WASHINGTON, D.C. – U.S. Senate Republican Leader Mitch McConnell delivered the following remarks on the Senate floor Monday regarding the need to pass a balanced, bipartisan approach to the rising price of gas:


“All across the country, Americans are feeling the sting of record high gas prices at the pump. The cost of food is rising along with the price of gas. Truckers and stay-at-home parents and commuters and vacationers are frustrated at paying more for gas than any of them ever imagined.


“The situation is urgent, it demands our full attention, and it demands a serious legislative response.


“And though a barrel of crude oil costs roughly three times what it did when Democrats took over Congress a year and a half ago, so far, the Democrat leadership has been timid about solutions. They’ve treated high gas prices as a distraction. But the time for timidity has passed. Americans are demanding that Congress do something to lower the high price of gas, and they won’t be fooled by gimmicks or half-measures.


“The Majority Leader has moved to a bill that only addresses the issue of speculation. But no serious person thinks passing this legislation alone will fix the problem. I don’t know of any reputable economists who think that simply addressing the futures market will significantly affect the price of gas.


“Warren Buffett, the most famous rich Democrat in America, dismisses the idea. T. Boone Pickens—who will be meeting with the Democrats tomorrow—dismisses the idea. The Chairman of the Federal Reserve, Ben Bernanke, dismisses the idea. Serious economists on all sides dismiss the idea. The 27-nation International Energy Agency dismisses the idea.


“Strengthening regulation of the futures market is a worthwhile piece of any legislative effort, but let’s be clear from the outset: it’s just a piece—and a small piece at that.


“We need to think about the scope of this problem, and act boldly. Problems this big require a bigger solution than a single idea by a single member of Congress, not timid attempts to address only part of the problem. As the Senior Senator from Tennessee has said, can you imagine if President Kennedy had acted timidly when launching the space mission? What do you think the reaction would have been if he had declared we will go halfway to the moon? Good ideas from both sides should be considered. And Americans, we know, are demanding nothing less.


“They’re demanding, above all, that we treat high gas prices for what they are: the single most important domestic issue facing Americans today. And they’ll know we’re doing so when they see us dealing head on with supply and demand. Increased global demand for oil is not going down anytime soon. This means gas prices will not go down unless supply goes up.


“And with gas prices now well above $4 a gallon, the time has come for those who oppose a balanced approach to retreat from their long-held opposition to targeted and responsible oil exploration at home. They need to unlock the Outer Continental Shelf and lift their ban on the development of the vast oil shale deposits in western states. America is the third-largest oil producer in the world. We possess within in our own borders triple the amount of oil potential of Saudi Arabia with oil shale alone. It’s time for the opponents of a balanced approach to unlock these vast domestic resources that will allow us to finally start the process of increasing domestic supply even as we work together toward a future free from dependence on Middle East oil.

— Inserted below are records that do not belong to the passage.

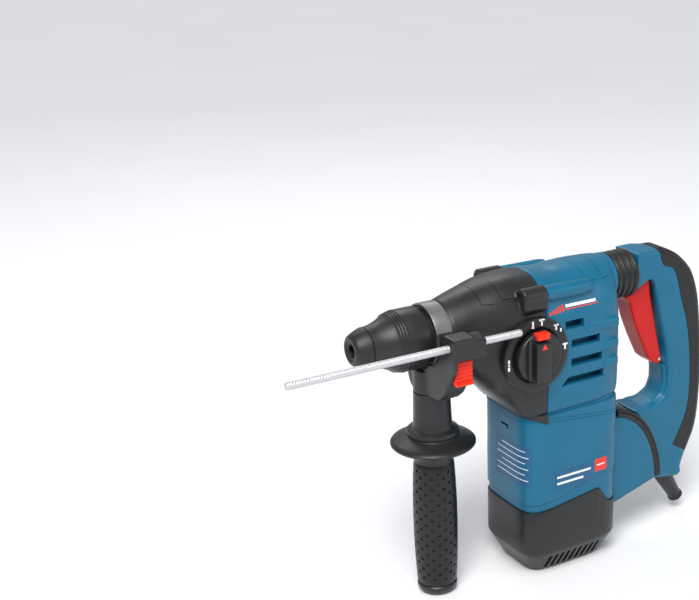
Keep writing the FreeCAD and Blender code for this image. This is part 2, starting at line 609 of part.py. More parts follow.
def makeHandle():
    half = dim("handleHalf")
    gap = dim("gaiterThick") + dim("gaiterGap")
    whole = handleOutline().cut(ellipseCylinder(gap, 40))
    tongue = prism([(258, -141), (276, -141), (312, -146), (312, -166), (276, -159), (258, -159)], 9)
    whole = whole.fuse(tongue)
    backRegion = prism([(291, 60), (297, 25.5), (312, 16), (321, -11), (331, -44), (336, -88), (334, -125),
                        (319, -157), (345, -176), (420, -176), (420, 60)], 60)
    cavity = prism([(dim("handleFront") - 1, 33), (300, 33), (318, 23), (331, 9), (340, -10), (346.5, -35),
                    (351, -65), (353, -104), (349, -141), (334, -170), (314, -170), (309, -120),
                    (304, -92), (306, -79), (313, -70), (298, 2.5),
                    (dim("handleFront") - 1, 2.5)], half - 3.5)
    triggerWay = prism([(280, -0.5), (303, -0.5), (318, -75), (299, -75.8), (290, -60)],
                       dim("triggerHalf") + 0.5)
    body = whole.cut(backRegion).cut(cavity).cut(triggerWay)
    cover = whole.common(backRegion).cut(cavity)
    screws = []
    for z, outside in ((-88, 357), (-140, 354)):
        body = body.fuse(Part.makeCylinder(4.5, outside - 308, Vector(302, 0, z), Vector(1, 0, 0)))
        bore = Part.makeCylinder(1.8, 30, Vector(outside - 30, 0, z), Vector(1, 0, 0))
        sink = Part.makeCylinder(3.7, 20, Vector(outside - 4, 0, z), Vector(1, 0, 0))
        pocket = Part.makeCylinder(4.55, outside - 308, Vector(302, 0, z), Vector(1, 0, 0))
        body, cover = body.cut(bore), cover.cut(bore.fuse([sink, pocket]))
        head = Part.makeCylinder(3.5, 2.4, Vector(outside - 3.9, 0, z), Vector(1, 0, 0))
        screws.append(head.fuse(Part.makeCylinder(1.7, 16, Vector(outside - 19, 0, z), Vector(1, 0, 0))))
    keep(shaped(Part.makeCompound(screws)), "handle_screws")
    body = body.cut(Part.makeCylinder(4.15, 80, Vector(dim("pivotX"), -40, dim("pivotZ")), Vector(0, 1, 0)))
    boot = cordBoot(0)
    body = body.cut(cordBoot(0.05).fuse(bootPlace(Part.makeCylinder(4, 40, Vector(0, 0, -20)))))
    keep(shaped(boot), "cord_boot")
    keep(rod(4, 46, ("pivotX", -23, "pivotZ"), "y"), "handle_pivot_pin")
    body = body.cut(pinWay(1.55, 26.2))
    keep(rod(1.5, 26, ("triggerPivotX", -13, "triggerPivotZ"), "y"), "trigger_pin")
    keep(shaped(body.removeSplitter()), "handle_body")
    keep(shaped(cover.removeSplitter()), "handle_back_cover")
    trigger = prism([(265, -5.5), (289, -3.5), (305, -66), (303, -72.5), (296, -72.5), (290, -63), (276, -29),
                     (268, -9)], dim("triggerHalf"))
    keep(shaped(trigger.cut(pinWay(1.55, 40))), "trigger")
    keep(block((16, 18, 44), (322, 0, -62)), "switch_module")


def makeRearSeals():
    strip = ellipseCylinder(dim("gaiterThick"), dim("footHalf") - 3).cut(ellipseCylinder(0.05, 60))
    strip = strip.common(boxShape((dim("footX") + 5, -60, -180), (330, 60, -90))).cut(tongueWay())
    keep(shaped(strip), "lower_gaiter")
    corners = [(0, 17.5)]
    for fold in range(4):
        corners += [(fold * 5.2, 21.5), (fold * 5.2 + 2.6, 21.5), (fold * 5.2 + 2.6, 19.3),
                    (fold * 5.2 + 5.2, 19.3)]
    corners += [(20.8, 17.5)]
    keep(turned("handle_bellows", corners, "x", ("rearRingX + 0.1", 0, "rearRingZ")), "handle_bellows")


# Auxiliary handle.

def makeAuxHandle():
    keep(ring("clamp_band", "auxX - bandWidth / 2", "auxX + bandWidth / 2", "bandInner", "bandOuter"),
         "clamp_band")
    yz = [(-57, 13), (-40, 13), (-33, -4), (-20, -18), (20, -18), (26, -24), (18, -44), (-17, -48),
          (-34, -44), (-57, -12)]
    points = [Vector(58, y, z) for y, z in yz]
    saddle = Part.Face(Part.makePolygon(points + points[:1])).extrude(Vector(19.6, 0, 0))
    saddle = saddle.fuse(boxShape((70, -57, -6), (88, -41, 13)))
    saddle = saddle.cut(Part.makeCylinder(dim("bandOuter") + 0.05, 60, Vector(40, 0, 0), Vector(1, 0, 0)))
    saddle = saddle.cut(Part.makeCylinder(dim("rodRadius") + 0.1, 60, Vector(40, dim("rodY"), dim("rodZ")),
                                          Vector(1, 0, 0)))
    saddle = saddle.cut(boxShape((61, -60, -30), (78, -44, -8)))
    saddle = saddle.cut(Part.makeCylinder(4.1, 60, Vector(dim("auxX"), 0, -70)))
    saddle = saddle.cut(boxShape((dim("auxX") - 6.2, -6.2, -31.2), (dim("auxX") + 6.2, 6.2, -18)))
    keep(shaped(saddle.removeSplitter()), "clamp_body")
    keep(block((16, 7, 20), (69.5, -49.2, -29)), "rod_release_button")
    keep(rod("rodRadius", "rodRear - rodFront", ("rodFront", "rodY", "rodZ"), "x"), "depth_rod")
    keep(joined(rod(4, 62, ("auxX", 0, -92), "z"), block((12, 12, 2), ("auxX", 0, -31))), "clamp_bolt")
    at = ("auxX", 0, 0)
    keep(turned("aux_handle", [
        (-48.6, 4.2), (-48.6, 15), (-82, 16.5), ("flangeZ + 8", 19), ("flangeZ + 4", 30),
        ("flangeZ + 2", "flangeRadius"), ("flangeZ - 2", "flangeRadius"), ("flangeZ - 6", 22),
        ("gripTop + 2", 15.5), ("gripTop", 13), (-228, 13), (-228, 15), ("standZ + 4", 16.5),
        ("standZ", 13), ("standZ", 0), (-96, 0), (-96, 4.2)], "z", at), "aux_handle")
    keep(turned("aux_grip", [
        ("gripTop - 0.1", 13.02), ("gripTop - 0.1", "gripRadius - 1.5"), ("gripTop - 6", "gripRadius - 0.4"),
        (-185, "gripRadius + 1.4"), (-222, "gripRadius"), (-227.8, "gripRadius - 1"), (-227.8, 13.02)],
        "z", at), "aux_grip")


makeChuck()
makeStriking()
makeGears()
makeMotor()
makeGearHousing()
makeUpperHousing()
makeMotorHousing()
makeMotorCap()
makeInnerFrames()
makeScrews()
makeSelector()
makeHandle()
makeRearSeals()
makeAuxHandle()
doc.recompute()

for item in doc.Objects:
    if "Invalid" in item.State or "Error" in item.State:
        raise ValueError(f"{item.Label} is {item.State}")
for item in subParts:
    if item.Shape.isNull() or not item.Shape.isValid():
        raise ValueError(f"{item.Label} has no valid shape")
for item in subParts:
    item.Shape.exportStep(f"parts/{item.Label}.step")
print(len(subParts), "sub-parts written")
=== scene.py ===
import json
import math
import bmesh
import bpy
from mathutils import Matrix, Vector


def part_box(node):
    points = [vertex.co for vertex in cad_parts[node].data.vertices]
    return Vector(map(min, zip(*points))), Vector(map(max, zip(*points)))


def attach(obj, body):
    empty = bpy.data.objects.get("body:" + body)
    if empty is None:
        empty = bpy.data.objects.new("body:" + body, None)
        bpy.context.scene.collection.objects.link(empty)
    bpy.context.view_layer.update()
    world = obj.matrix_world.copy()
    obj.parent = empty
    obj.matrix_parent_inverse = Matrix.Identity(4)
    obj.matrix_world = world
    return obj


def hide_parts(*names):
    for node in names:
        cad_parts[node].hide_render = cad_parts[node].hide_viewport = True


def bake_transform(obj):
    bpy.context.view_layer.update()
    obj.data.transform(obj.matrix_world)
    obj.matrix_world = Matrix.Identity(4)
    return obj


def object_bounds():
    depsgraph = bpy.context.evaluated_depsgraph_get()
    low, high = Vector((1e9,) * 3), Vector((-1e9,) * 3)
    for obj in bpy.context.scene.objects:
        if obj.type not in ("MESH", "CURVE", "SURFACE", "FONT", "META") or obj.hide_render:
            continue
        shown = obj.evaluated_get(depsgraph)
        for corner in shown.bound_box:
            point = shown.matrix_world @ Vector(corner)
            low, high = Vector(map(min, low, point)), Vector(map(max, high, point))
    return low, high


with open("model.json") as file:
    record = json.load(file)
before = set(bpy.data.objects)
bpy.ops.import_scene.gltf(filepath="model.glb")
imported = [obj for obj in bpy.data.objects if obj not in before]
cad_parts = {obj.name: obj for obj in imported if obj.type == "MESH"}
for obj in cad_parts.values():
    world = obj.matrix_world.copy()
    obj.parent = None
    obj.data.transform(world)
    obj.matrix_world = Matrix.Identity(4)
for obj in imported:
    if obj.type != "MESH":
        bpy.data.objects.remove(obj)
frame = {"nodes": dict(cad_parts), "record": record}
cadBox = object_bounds()
print("frame loaded")

mm = 0.001  # meshes are made in millimetres and scaled once at the end


# corners of a CAD node in millimetres
def nodeBox(name):
    low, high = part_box(name)
    return low / mm, high / mm


# camera

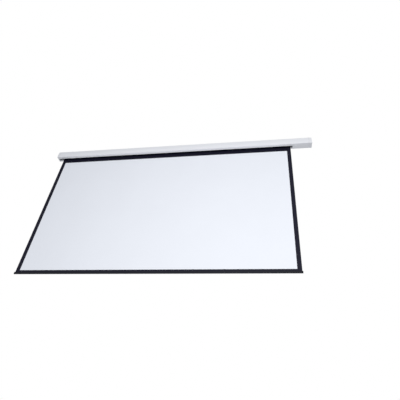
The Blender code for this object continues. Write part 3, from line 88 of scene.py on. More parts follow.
# %% The camera
LENS = 35.0
SENSOR = 36.0
CAMERA_AT = Vector((0.90468, -2.55004, -2.85861))
CAMERA_RIGHT = Vector((0.9851, 0.1512, 0.0823))
CAMERA_DOWN = Vector((-0.0347, 0.6426, -0.7654))
CLIP_START = 0.05


def camera_turn(right, down):
    """The turn of a camera that has these directions to its right and below it."""
    right = right.normalized()
    ahead = right.cross(down).normalized()
    up = ahead.cross(right) * -1
    return Matrix((right, up, -ahead)).transposed().to_euler()


def add_camera():
    turn = camera_turn(CAMERA_RIGHT, CAMERA_DOWN)
    bpy.ops.object.camera_add(location=CAMERA_AT, rotation=turn)
    camera = bpy.context.object
    camera.name = "photographer"
    camera.data.lens = LENS
    camera.data.sensor_width = SENSOR
    camera.data.clip_start = CLIP_START
    bpy.context.scene.camera = camera
    return camera


camera = add_camera()
print("the camera looks along", (camera.matrix_world.to_3x3() @ Vector((0, 0, -1)))[:])

# %% [markdown]
# The light is a studio's. An even surround comes from all sides and fills the shadows. It is pure
# white only where the camera sees it, as behind an object that is cut out: two backgrounds are
# mixed, and the light path says which of them a ray gets.

# %% The surround
SURROUND = (0.93, 0.95, 1.0, 1)
SURROUND_STRENGTH = 0.42
BACKGROUND = (1, 1, 1, 1)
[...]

“Our friends have been reluctant until now to unlock these vast domestic reserves because of an aversion to fossil-fuels and a sluggish attitude toward legislating in the middle of a presidential election year. But Americans are more concerned right now about paying for gasoline and groceries than they are about the political calendar. And, over the past couple of weeks, a number of our friends on the other side have indicated they want a balanced solution too.


“So far, a dozen Democrats have expressed some level of openness to new domestic exploration. We are approaching a bipartisan consensus on the need to increase domestic supply. But their leadership isn’t there. Their presidential nominee opposes every effort to increase supply. The Speaker of the House is walking in lock-step with Al Gore.


“It’s time for Republicans and Democrats to come together on high gas prices. It’s time to put aside old and outdated prejudices about offshore exploration, which is being done safely by countless other countries around the world and here at home too. It’s time to use the resources we have, and stop timidly nibbling around the edges. It’s time to deliver for the American people. It’s time to do what we were sent here to do.


“A serious solution is already at hand. The Gas Price Reduction Act, with 44 co-sponsors, features a speculation piece that addresses the concerns of the bill the Democrat Leadership would have us vote on tomorrow. But it’s bolder than just that. It also contains the elements of a serious energy bill. It faces supply and demand head on by lifting the ban on Western oil shale development and opening up exploration far from the shores of the states that want it. And it promotes energy efficient vehicles like plug-in electric cars and trucks.


“The Gas Price Reduction Act was written with one bipartisan principle in mind: find more, use less. And if we adopt it, the American people will see that Congress is taking their concerns seriously.


“Anything short of this bill will not be welcomed by the American people and will prove to be a waste of energy. If we pass the speculator piece alone, Americans will continue to demand a serious solution that gets at supply and demand. But we can avoid such a disappointment now by getting behind a proposal that directly addresses the price of gas at the pump.


“This is a big problem, and the problem is bigger than just speculation; good ideas from all sides should be considered. It’s what the American people demand.”